Source: The Jakarta Post
Deep reds, pinks, and purples are the colors of choice for a Pakistani bride. Some couples will place garlands around each other as a symbol of love and acceptance.
Sixteen embellishments, in addition to a lucky-red sari or skirt-like lehenga, adorn the Indian bride from head to toe. This custom, called Solah Shringar, includes ear cuffs, delicate chains tied around the ankles, and bright-red powder that’s applied to her hair part.
Source: The Big Fat Indian Wedding
Modern brides in Somalia opt for a Western-style dress and a hijab head scarf, in accordance with Islamic culture. Their hair or hands may be stained with henna.
Source: Visual Peace Media
In Nubia, the bride wears three veils: a colored one atop her head, a sheer one over her face, and a heavy white sheet that masks the head entirely.
Source: Robert Fernea
The day before a Tibetan wedding, the groom gives his bride a wedding gown and jewelry, which may include a headdress, silver pieces that attach to her braids, or an amulet that contains a small metal statue of the Buddha.
Traditional Eritrean wedding attire includes dark-colored velvet crowns and robes in purple and gold. The bride matches her soon-to-be husband.
The Tuvan national costume reflects a nomadic way of life. Garments could easily be worn while riding a horse and feature bright colors and rich detail.
Source: Sayan Ring
While the Palestinian bride wears a stunning white dress on her wedding day, her henna dress — worn the night before — has a special place in her heart. The color is customized to the bride, and her mother embroiders it by hand.
Source: Al Monitor
In the highlands above Lima, Peru, traditional brides make quite a splash in red and black gowns, made bigger by multiple layers of heavily embroidered cotton petticoats.
Source: Pie Peru
In Jordan, brides wear white dresses and gold or silver jewelry. Often, a green silk cloth will adorn their heads, as the color symbolizes growth, harmony, and safety.
In Mali, the bride’s pullover robe, called a kaftan, matches the color of the groom’s dashiki. While white is most common, some wedding parties opt for lavender or purple, the colors of African royalty.
Source: George Monger
The traditional Korean costume, called the hanbok, has been worn by brides for thousands of years. It includes a long-sleeved jacket and a high-waist skirt made of cotton or silk.
Source: Wedding Details
A snow-white kimono is draped around traditional brides in Japan. A matching silk headdress, called a tsunokakushi, hides her “horns of jealousy” and signals her intent to become an obedient wife.

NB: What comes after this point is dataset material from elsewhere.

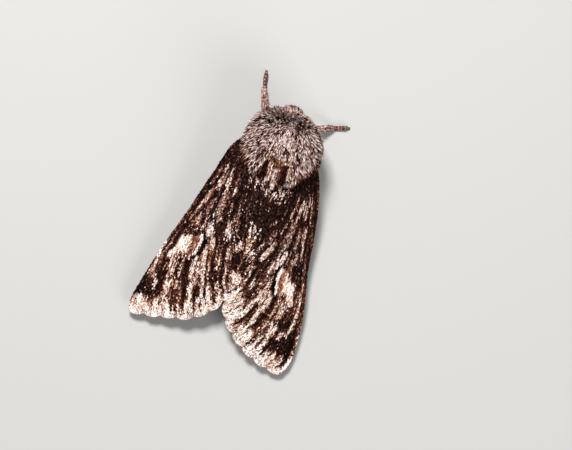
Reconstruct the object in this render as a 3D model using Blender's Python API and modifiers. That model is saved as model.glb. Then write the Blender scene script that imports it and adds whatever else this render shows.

The Moroccan bride puts on a show with three wardrobe changes. For the reception, she trades a white kaftan, or robe, for an outfit that reflects the culture of her family’s region.
A Nigerian bride stands out in her brightly colored lace blouse and patterned kaftan, often made of imported Indian fabrics. Coral beads and a headdress complete the look.
In Chechnya a dress code that emphasizes modesty is strictly enforced. Brides wear white gowns that cover them head to toe. Metal fasteners adorn outfit’s bust, and a silver belt — an heirloom passed down from mother to daughter — hangs on the waist.
A traditional Iraqi bride might set the record for most wardrobe changes. Each of her seven dresses is a different color of the rainbow. Red represents love and romance.
Source: Prezi/Manni Francis
An Italian bride’s “something blue” is sometimes (but not often) replaced by a green dress or ornament, as the color is believed to bring luck and fertility.